SS — Dansby Swanson, Atlanta Braves (wOBA = .276, e.wOBA = .288)

Former #1 pick Dansby Swanson’s MLB career got off to a hot start in 2016, batting .302/.361/.442 in 145 plate appearances with the Braves. However, a severe drop in BABIP from 2016 (.383) to 2017 (.292), along with relatively similar “process” stats, caused his wOBA to drop from .334 to .276. Some bad luck on batted balls hit with 26–39 degree launch angles (273 points below expected on 13% of batted-ball total) caused his wOBA to be lower than expected. Such data may also suggest that Swanson would have more success at lower launch angles.

OF — Khris Davis, Oakland Athletics (wOBA = .361, e.wOBA = .397)

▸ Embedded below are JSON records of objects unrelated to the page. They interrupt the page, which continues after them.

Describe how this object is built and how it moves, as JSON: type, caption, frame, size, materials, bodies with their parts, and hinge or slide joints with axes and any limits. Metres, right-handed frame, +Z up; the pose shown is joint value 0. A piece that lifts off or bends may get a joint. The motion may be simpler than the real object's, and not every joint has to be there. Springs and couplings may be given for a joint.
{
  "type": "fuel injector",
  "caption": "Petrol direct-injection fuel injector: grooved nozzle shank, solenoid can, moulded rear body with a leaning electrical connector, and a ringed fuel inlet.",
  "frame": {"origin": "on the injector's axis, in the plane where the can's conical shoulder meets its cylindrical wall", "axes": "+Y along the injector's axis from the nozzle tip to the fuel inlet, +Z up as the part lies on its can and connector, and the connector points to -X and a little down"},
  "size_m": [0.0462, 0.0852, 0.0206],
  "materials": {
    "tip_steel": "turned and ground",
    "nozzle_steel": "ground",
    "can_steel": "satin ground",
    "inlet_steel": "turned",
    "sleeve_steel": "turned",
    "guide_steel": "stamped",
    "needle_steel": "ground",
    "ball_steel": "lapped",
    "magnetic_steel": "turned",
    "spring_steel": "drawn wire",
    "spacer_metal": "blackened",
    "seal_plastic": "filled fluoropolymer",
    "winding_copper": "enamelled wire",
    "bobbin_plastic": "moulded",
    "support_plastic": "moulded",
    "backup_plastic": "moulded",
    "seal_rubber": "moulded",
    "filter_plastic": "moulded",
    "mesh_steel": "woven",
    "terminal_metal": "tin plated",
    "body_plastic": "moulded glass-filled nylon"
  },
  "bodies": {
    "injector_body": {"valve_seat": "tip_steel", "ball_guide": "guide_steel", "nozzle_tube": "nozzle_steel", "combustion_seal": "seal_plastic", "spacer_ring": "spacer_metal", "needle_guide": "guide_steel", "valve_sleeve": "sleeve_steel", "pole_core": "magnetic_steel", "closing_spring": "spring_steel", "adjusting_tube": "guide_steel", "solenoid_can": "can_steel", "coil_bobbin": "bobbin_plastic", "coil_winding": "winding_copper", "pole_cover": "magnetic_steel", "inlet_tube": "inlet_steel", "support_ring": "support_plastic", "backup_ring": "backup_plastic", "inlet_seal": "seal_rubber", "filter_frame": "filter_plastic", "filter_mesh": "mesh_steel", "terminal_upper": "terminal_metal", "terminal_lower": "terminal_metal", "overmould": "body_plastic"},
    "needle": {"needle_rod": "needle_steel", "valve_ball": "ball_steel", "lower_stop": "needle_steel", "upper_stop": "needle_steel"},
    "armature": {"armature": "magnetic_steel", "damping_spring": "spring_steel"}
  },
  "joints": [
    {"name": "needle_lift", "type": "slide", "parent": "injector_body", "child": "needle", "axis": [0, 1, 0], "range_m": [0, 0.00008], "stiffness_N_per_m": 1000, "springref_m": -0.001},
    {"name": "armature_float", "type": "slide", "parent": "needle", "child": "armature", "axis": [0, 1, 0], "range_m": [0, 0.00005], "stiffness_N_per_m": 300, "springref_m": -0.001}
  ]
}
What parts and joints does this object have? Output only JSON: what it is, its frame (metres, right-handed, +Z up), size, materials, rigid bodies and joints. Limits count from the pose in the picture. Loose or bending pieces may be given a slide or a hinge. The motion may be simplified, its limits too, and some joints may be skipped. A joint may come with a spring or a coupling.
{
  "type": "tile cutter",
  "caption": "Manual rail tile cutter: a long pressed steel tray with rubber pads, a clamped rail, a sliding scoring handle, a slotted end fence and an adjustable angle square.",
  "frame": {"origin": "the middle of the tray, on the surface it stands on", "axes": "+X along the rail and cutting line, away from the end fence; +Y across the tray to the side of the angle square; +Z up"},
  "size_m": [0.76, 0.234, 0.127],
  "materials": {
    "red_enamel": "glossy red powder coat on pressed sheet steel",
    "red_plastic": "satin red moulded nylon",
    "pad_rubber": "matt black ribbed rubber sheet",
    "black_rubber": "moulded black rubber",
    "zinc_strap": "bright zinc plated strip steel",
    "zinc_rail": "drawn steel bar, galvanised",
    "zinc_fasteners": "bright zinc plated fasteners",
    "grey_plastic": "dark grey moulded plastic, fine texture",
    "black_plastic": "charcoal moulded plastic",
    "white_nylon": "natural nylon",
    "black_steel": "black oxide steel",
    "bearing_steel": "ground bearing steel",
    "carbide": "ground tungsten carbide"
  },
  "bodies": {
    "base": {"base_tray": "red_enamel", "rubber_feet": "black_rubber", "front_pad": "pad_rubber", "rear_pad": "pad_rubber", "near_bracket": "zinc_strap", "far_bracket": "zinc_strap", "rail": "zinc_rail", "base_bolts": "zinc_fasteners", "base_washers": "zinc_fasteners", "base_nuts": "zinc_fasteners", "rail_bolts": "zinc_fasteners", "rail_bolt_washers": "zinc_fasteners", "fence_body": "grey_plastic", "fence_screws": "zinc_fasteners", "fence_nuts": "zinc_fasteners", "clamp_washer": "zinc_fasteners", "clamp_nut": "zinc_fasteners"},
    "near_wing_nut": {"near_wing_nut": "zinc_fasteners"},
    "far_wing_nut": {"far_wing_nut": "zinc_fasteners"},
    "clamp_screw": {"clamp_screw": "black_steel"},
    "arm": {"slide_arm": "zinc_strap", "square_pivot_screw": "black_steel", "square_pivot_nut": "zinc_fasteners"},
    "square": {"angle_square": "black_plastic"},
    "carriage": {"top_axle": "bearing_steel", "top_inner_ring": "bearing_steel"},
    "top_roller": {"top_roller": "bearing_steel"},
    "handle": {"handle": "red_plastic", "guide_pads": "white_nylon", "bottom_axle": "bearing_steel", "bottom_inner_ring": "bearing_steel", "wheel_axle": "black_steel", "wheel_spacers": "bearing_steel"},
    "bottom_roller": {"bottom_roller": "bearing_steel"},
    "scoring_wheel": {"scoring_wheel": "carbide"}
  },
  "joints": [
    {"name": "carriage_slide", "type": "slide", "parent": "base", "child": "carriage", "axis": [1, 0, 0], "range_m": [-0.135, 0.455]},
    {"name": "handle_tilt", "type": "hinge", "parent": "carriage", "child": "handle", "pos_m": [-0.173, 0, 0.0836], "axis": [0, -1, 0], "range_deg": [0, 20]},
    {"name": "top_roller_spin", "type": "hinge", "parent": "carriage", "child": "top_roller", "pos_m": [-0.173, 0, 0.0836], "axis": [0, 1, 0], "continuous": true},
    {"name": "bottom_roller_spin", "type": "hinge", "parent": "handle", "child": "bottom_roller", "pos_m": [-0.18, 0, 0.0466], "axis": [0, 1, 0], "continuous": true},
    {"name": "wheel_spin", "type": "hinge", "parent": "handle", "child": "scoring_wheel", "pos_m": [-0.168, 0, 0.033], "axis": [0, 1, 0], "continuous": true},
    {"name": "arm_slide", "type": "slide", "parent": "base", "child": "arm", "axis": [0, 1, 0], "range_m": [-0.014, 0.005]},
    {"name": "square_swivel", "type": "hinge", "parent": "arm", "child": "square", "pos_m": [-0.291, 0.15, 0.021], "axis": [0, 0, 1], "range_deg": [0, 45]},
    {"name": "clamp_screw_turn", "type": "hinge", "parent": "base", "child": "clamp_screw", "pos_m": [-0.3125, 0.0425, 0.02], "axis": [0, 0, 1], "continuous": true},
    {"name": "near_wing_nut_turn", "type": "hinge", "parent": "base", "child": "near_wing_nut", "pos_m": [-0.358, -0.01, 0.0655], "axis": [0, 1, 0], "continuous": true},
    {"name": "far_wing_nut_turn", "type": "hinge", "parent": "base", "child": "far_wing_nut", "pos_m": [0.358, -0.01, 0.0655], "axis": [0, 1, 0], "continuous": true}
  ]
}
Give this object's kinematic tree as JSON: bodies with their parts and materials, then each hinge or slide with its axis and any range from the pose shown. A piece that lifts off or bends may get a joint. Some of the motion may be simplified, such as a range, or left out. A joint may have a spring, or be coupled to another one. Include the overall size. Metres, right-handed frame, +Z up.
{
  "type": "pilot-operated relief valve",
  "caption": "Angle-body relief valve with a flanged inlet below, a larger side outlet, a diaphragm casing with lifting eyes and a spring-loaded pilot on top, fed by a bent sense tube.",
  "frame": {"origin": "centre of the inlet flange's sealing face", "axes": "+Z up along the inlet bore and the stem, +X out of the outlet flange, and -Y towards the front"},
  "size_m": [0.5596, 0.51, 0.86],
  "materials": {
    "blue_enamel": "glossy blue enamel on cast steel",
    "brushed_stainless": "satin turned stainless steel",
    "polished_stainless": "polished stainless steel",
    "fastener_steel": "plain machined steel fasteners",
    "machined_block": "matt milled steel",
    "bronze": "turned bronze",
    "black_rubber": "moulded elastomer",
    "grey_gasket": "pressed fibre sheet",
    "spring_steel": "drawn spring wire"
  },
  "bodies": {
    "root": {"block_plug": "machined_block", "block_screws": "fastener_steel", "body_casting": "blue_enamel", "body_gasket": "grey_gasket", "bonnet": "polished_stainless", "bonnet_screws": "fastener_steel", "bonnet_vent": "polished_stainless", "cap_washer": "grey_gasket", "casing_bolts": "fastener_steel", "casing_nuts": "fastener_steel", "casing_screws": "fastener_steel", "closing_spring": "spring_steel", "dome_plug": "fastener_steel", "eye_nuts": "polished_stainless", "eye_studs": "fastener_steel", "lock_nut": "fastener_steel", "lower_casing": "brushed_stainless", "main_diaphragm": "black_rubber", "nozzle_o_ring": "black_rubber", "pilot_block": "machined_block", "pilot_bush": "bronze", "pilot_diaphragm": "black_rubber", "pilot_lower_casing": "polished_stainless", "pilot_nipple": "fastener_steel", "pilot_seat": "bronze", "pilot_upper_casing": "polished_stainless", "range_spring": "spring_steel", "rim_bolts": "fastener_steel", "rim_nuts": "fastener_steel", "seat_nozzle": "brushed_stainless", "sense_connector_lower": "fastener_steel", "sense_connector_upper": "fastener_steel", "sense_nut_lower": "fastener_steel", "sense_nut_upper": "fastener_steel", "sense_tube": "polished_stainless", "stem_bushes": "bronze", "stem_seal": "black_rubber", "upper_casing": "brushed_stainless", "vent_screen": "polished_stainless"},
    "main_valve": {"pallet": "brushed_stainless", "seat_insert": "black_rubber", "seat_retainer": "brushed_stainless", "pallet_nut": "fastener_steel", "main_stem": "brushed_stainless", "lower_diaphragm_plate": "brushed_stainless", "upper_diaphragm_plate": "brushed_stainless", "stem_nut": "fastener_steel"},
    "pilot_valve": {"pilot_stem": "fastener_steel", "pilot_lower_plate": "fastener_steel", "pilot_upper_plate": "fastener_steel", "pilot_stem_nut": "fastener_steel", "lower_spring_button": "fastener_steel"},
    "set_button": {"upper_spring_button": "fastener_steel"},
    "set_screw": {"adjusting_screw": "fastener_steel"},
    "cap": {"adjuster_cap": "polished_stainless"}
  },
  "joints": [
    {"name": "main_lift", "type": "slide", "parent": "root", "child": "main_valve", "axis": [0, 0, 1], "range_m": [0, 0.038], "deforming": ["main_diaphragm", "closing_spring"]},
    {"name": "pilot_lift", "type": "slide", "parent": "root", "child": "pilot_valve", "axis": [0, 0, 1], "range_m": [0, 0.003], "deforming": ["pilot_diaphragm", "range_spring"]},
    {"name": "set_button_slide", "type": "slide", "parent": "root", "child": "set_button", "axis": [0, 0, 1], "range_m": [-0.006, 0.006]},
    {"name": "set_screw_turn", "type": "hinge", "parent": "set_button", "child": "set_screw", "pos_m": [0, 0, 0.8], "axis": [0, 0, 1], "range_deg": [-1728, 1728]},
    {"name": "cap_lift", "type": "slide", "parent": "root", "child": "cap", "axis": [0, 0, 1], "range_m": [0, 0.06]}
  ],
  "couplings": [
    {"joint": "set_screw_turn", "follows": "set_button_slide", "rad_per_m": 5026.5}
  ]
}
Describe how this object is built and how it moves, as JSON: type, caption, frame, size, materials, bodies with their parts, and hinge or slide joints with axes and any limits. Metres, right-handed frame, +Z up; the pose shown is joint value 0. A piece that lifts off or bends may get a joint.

Khris Davis is one of the rare players on this list so far that had a career year in 2017 but could have had an even better year. Davis’s average exit velocity in 2017 was 92.2 mph, 5th-highest, and 38.6% of Davis’s batted balls were hit with an exit velocity of at least 100 mph, 4th-highest. Yet, Davis’s wOBA was “only” .361, 59th-highest. It seems as if Davis ran into some bad luck on batted balls hit with an exit velocity in between 90 and 100 mph, for his wOBA on such batted balls was 108 points lower than expected. It may be beneficial for Davis to adopt more of a pull-approach, for 42.3% of his batted balls were to the center of the diamond, the 6th-highest such rate. My guess is that some of the “air-balls” that Davis hit with an exit velocity in between 90 and 100 mph would have been home-runs if pulled but turned into outs because they were hit to the center of the diamond.

OF — Melky Cabrera, White Sox/Royals (wOBA = .319, e.wOBA =.341)

For all of the other players on this list so far, I talked about how they underachieved based on their batted-ball profiles. For Melky, I am going to talk about how he did not deploy his chase-rate optimally. Let me explain. While it has been proven that taking a ball is a positive in and of itself, the most optimal time not to chase a pitch is when it leads to a walk. Yet, despite his only slightly below-average 32.1% chase-rate (204th-best), Melky was one of the worst hitters at converting three-ball counts into walks, with a 32.7% walk-rate in such situations, which was good for 280th-best out of 311 hitters with at least 50 plate appearances in three-ball counts. As a result, Melky’s 5.4% overall walk-rate (276th-best) is below what is expected from a 32.1% chase-rate. For comparison’s sake, Miguel Cabrera had a similar 32.2% chase-rate, yet walked 48.6% of the time in three-ball counts, 46th-best. As a result, Miguel’s 10.2% (103rd-best) walk-rate is above what is expected from a 32.2% chase-rate. In essence, my point is that Melky “wasted” his non-chases in plate appearances that did not lead to walks.

OF — Alex Gordon, Kansas City Royals (wOBA = .269, e.wOBA = .295)

Alex Gordon was pretty light-hitting to begin with, with his 85.8 mph average exit velocity being only the 234th-highest amongst hitters with at least 250 plate appearances. However, a .261 BABIP (33rd-lowest) that is much lower than his .312 career mark will further worsen matters. Similar to Dansby Swanson, Gordon should consider trying to hit the ball lower to the ground more often, for his 13.3 degree average launch angle (114th-highest) seems high for someone that does not hit the ball hard too often.

DH — Albert Pujols, Los Angeles Angels (wOBA = .286, e.wOBA = .314)

“The Machine” was, by some accounts, the worst player in baseball in 2017. A .249 BABIP (22nd-lowest), the main culprit of which was a .225 wOBA against the shift (2nd-worst amongst 44 players with at least 200 plate appearances against the shift), which led to a league-leading 26 double-plays grounded into, will do that to a player. Just to add insult to injury, Pujols is now the all-time leader in double-plays grounded into, with 362 GIDP (don’t worry, Albert, you’re still a first-ballot Hall of Famer and possibly the greatest right-handed hitter of all-time).